Manufacturers resist third-party repair through several mechanisms that affect the 3D printing community directly. Intellectual property restrictions are the most legally significant: product designs are protected by a combination of utility patents (how the thing works), design patents (how the thing looks), and trade dress (distinctive aesthetic elements). Printing a replacement part that replicates the appearance of a design-patented part creates potential infringement liability, even when the part is printed for personal use rather than sale. The practical enforcement of these claims against individual makers is nearly nonexistent — manufacturers have not pursued enforcement actions against hobbyists printing single replacement parts — but the legal uncertainty creates a chilling effect on community part library development and hosting. Terms of service restrictions add another layer: some manufacturers include contractual provisions in product purchase agreements that prohibit reverse engineering, creating contract-law claims separate from IP claims.

Community Part Libraries and Their Legal Standing

Printables, Thingiverse, and iFixit host hundreds of thousands of user-submitted replacement part models, and the legal status of this community knowledge base is genuinely contested. For parts where the original design is not patent-protected — generally parts whose patents have expired, parts that are purely functional with no distinctive aesthetic (and thus not design-patent eligible), or parts the original manufacturer never patented — the legal standing for community part libraries is strong. Functional shapes that serve purely utilitarian purposes are not protectable by copyright under the useful articles doctrine, a US copyright principle that was clarified in Star Athletica v. Varsity Brands (2017) and applied in subsequent lower court decisions. Practically speaking, the 3D printing community operates in this space largely without meaningful legal interference from manufacturers: the economic value of enforcement actions against individuals printing single replacement parts is small relative to the legal cost, and the PR risk of suing grandmothers for printing refrigerator drawer clips is significant.

The Economic Case for Printed Replacement Parts

The economic argument for repair over replacement is straightforward and increasingly supported by data. The EU's analysis underlying the Ecodesign regulation estimated that extending product lifespans by even one year across the major appliance categories covered reduces European consumer spending on replacements by tens of billions of euros annually. For individual consumers, the cost asymmetry between printing a part and purchasing a replacement product is stark: a $0.50 print of a broken dishwasher basket clip versus a $400 dishwasher replacement represents a 99.9 percent cost reduction. The environmental case compounds the economic one: the carbon footprint of manufacturing and shipping a complete new appliance to replace one that failed due to a failed plastic part is enormous compared to printing a few grams of PETG. Product lifetime extension is one of the highest-leverage interventions available for reducing consumer electronics waste, and 3D printing is one of the practical mechanisms that enables it at consumer scale without requiring manufacturer cooperation.
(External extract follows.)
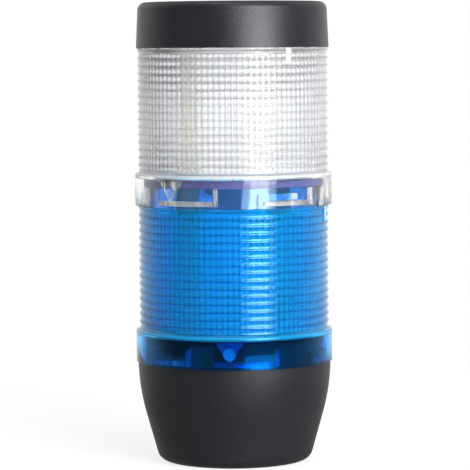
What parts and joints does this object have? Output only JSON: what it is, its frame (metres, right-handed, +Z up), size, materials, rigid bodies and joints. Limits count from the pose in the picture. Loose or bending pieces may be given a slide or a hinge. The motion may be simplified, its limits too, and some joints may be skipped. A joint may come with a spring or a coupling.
{
  "type": "stack light",
  "caption": "Round signal column: tapered black base, blue lens module, clear lens module and black cap, joined by bayonets.",
  "frame": {"origin": "centre of the foot, on the plane the light stands on", "axes": "+Z up along the column, -Y towards the front, +X to the right seen from the front"},
  "size_m": [0.07, 0.07, 0.163],
  "materials": {
    "base_plastic": "fine-textured matt black",
    "cap_plastic": "fine-textured matt black",
    "blue_polycarbonate": "clear gloss, tinted blue",
    "clear_polycarbonate": "clear gloss, untinted",
    "seal_rubber": "matt",
    "module_seal_rubber": "matt, dark violet blue",
    "carrier_plastic": "satin white",
    "puck_plastic": "translucent white",
    "board_laminate": "satin green laminate",
    "led_resin": "translucent pale yellow",
    "contact_brass": "bright",
    "insert_brass": "turned",
    "screw_steel": "zinc plated",
    "terminal_plastic": "matt green"
  },
  "bodies": {
    "base": {"base_housing": "base_plastic", "base_plate": "base_plastic", "foot_seal": "seal_rubber", "cable_grommet": "seal_rubber", "mounting_inserts": "insert_brass", "plate_screws": "screw_steel", "base_carrier": "base_plastic", "base_contact_rings": "contact_brass", "base_seal": "seal_rubber", "terminal_block": "terminal_plastic", "terminal_screws": "screw_steel"},
    "blue_module": {"blue_lens": "blue_polycarbonate", "blue_seal": "module_seal_rubber", "blue_carrier": "carrier_plastic", "blue_left_board": "board_laminate", "blue_right_board": "board_laminate", "blue_leds": "led_resin", "blue_contact_puck": "puck_plastic", "blue_contact_rings": "contact_brass", "blue_contact_pins": "contact_brass"},
    "clear_module": {"clear_lens": "clear_polycarbonate", "clear_seal": "module_seal_rubber", "clear_carrier": "carrier_plastic", "clear_left_board": "board_laminate", "clear_right_board": "board_laminate", "clear_leds": "led_resin", "clear_contact_puck": "puck_plastic", "clear_contact_rings": "contact_brass", "clear_contact_pins": "contact_brass"},
    "cap": {"cap": "cap_plastic"}
  },
  "joints": [
    {"name": "blue_module_twist", "type": "hinge", "parent": "base", "child": "blue_module", "pos_m": [0, 0, 0.0357], "axis": [0, 0, 1], "range_deg": [0, 24]},
    {"name": "clear_module_twist", "type": "hinge", "parent": "blue_module", "child": "clear_module", "pos_m": [0, 0, 0.0913], "axis": [0, 0, 1], "range_deg": [0, 24]},
    {"name": "cap_twist", "type": "hinge", "parent": "clear_module", "child": "cap", "pos_m": [0, 0, 0.1469], "axis": [0, 0, 1], "range_deg": [0, 24]}
  ]
}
What Makers Can Do to Advance Right to Repair

Individual makers contribute to the right to repair movement most directly by sharing replacement part models they create. Every uploaded replacement part model on Printables or Thingiverse is a piece of community infrastructure that benefits the next person whose dishwasher, refrigerator, or vacuum cleaner fails for the same reason. Joining and financially supporting organizations like the Repair Association and iFixit's policy advocacy programs amplifies individual maker interests at the legislative level, where the rules that govern manufacturer behavior are actually set. Purchasing repair-friendly products from manufacturers who voluntarily support repairability — Prusa Research's published repair documentation and parts availability is an example from within the 3D printing industry itself — creates market incentives for repairability across product categories. Contacting elected representatives during active state right to repair bill consideration is more impactful than most political actions individuals can take, as state repair legislation has repeatedly passed with constituent contact campaigns that demonstrated measurable public support.

What It Means for Makers

3D printing's practical contribution to right to repair is already substantial and growing. The community part library infrastructure built over the past decade represents an enormous transfer of repair capability to consumers that manufacturers cannot easily reverse. The legislative trend in both the US and Europe is toward greater repair rights, not fewer, which creates a gradually improving legal environment for community repair documentation including digital design files. For makers, the most impactful contribution is simple: create the part models you wish had existed when you needed them, and share them publicly so the next person has them available without the reverse engineering effort.